## Begin
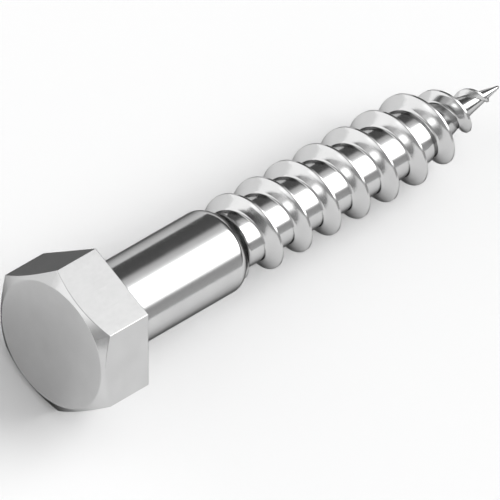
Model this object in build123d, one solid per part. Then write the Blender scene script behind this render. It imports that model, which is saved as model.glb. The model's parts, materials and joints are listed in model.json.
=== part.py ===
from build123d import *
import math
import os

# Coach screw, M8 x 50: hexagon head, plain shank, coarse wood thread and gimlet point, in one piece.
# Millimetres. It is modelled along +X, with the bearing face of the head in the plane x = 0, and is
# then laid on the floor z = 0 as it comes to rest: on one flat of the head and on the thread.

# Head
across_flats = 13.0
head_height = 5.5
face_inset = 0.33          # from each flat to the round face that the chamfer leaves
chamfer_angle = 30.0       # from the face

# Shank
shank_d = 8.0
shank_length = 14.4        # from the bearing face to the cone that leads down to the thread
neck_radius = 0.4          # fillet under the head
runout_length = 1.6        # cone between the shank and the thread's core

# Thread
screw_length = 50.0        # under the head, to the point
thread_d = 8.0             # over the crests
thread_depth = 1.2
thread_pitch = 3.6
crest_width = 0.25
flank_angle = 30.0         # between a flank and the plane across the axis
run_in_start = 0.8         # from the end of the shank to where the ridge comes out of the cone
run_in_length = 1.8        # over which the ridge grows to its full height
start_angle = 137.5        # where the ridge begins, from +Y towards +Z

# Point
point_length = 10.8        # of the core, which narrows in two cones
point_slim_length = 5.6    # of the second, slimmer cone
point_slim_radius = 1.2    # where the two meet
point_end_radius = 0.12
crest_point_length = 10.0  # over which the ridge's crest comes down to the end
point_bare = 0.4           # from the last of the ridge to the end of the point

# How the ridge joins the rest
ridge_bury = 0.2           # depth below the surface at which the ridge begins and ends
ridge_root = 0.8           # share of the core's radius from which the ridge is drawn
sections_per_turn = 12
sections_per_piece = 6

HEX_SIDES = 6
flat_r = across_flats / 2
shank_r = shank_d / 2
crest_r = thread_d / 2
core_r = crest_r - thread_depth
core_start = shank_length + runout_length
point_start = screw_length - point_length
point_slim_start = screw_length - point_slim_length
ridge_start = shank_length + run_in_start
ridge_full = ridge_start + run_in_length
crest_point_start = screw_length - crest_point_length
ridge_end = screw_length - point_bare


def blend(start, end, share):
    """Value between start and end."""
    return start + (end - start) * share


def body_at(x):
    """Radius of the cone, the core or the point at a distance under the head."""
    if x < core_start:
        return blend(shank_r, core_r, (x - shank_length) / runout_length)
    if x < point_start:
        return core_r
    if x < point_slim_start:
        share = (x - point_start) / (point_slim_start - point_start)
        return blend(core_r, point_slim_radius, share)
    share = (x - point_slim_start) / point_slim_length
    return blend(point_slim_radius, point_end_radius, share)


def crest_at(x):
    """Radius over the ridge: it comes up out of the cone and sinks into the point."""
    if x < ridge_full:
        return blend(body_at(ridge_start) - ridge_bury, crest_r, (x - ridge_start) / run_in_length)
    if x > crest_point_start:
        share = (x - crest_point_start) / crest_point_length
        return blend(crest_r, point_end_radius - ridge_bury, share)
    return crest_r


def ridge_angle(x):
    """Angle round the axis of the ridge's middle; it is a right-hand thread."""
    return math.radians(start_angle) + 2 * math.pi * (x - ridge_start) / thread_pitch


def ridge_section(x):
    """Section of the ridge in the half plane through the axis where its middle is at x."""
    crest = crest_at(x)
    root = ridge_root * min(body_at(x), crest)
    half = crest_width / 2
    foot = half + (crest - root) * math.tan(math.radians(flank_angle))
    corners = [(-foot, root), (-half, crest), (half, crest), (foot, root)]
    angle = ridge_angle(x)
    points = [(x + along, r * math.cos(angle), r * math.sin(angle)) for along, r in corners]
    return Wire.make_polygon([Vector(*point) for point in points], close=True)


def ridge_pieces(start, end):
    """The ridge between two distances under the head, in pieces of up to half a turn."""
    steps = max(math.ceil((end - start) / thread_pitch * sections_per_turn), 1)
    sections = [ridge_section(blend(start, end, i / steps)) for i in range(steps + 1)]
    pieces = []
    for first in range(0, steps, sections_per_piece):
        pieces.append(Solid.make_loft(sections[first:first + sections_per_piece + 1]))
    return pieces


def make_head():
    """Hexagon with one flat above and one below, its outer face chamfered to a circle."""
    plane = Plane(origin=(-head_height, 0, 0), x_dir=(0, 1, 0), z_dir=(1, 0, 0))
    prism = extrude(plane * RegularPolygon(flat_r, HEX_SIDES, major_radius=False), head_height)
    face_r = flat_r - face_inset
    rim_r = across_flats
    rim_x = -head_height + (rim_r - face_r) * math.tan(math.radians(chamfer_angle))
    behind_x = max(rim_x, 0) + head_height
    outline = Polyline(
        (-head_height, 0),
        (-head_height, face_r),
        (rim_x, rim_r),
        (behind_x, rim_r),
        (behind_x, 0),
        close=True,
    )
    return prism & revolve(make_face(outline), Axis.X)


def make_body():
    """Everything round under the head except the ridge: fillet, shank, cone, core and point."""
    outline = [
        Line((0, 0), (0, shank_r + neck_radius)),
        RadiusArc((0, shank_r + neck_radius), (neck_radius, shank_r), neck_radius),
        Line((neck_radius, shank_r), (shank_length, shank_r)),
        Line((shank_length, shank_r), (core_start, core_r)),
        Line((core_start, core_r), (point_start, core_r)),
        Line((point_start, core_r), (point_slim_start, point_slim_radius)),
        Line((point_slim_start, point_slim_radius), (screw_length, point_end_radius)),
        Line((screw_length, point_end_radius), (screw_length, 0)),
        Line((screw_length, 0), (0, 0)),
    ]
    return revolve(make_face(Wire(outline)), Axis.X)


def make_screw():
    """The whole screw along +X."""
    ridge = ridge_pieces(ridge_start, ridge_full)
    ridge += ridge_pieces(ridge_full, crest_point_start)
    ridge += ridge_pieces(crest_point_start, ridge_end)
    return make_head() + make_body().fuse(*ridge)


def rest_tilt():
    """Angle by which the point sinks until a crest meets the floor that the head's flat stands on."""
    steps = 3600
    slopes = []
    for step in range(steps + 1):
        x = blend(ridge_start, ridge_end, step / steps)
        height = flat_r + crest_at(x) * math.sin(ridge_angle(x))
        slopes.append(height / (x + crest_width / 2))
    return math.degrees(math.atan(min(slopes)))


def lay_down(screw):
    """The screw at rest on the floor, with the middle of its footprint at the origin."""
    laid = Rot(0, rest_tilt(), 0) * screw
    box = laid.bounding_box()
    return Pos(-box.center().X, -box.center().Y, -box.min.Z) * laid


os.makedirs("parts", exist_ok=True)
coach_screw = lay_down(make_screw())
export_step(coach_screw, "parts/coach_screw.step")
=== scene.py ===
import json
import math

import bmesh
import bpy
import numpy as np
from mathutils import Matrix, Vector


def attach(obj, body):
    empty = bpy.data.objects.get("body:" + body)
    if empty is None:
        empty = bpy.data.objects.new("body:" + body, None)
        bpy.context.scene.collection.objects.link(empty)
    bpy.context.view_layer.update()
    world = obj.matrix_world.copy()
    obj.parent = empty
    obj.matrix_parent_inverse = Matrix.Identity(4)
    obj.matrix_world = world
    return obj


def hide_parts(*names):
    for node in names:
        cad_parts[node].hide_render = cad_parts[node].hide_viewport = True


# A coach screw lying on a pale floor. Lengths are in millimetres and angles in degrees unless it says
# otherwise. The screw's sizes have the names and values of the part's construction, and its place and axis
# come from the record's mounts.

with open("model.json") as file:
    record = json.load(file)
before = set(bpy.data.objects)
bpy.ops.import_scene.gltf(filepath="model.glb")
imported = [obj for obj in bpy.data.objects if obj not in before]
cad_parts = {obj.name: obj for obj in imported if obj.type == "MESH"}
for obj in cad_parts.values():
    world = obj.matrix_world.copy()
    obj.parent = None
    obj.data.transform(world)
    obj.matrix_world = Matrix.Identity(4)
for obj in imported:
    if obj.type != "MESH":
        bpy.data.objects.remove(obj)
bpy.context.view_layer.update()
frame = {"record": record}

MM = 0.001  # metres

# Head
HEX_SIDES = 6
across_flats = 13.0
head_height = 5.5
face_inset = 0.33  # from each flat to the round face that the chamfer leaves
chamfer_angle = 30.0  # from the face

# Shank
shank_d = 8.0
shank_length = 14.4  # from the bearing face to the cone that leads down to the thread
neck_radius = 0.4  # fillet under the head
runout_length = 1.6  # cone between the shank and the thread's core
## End
**Task requirements**: Gather all lines where the word "before" appears.

**Written solution**:
before = set(bpy.data.objects)
imported = [obj for obj in bpy.data.objects if obj not in before]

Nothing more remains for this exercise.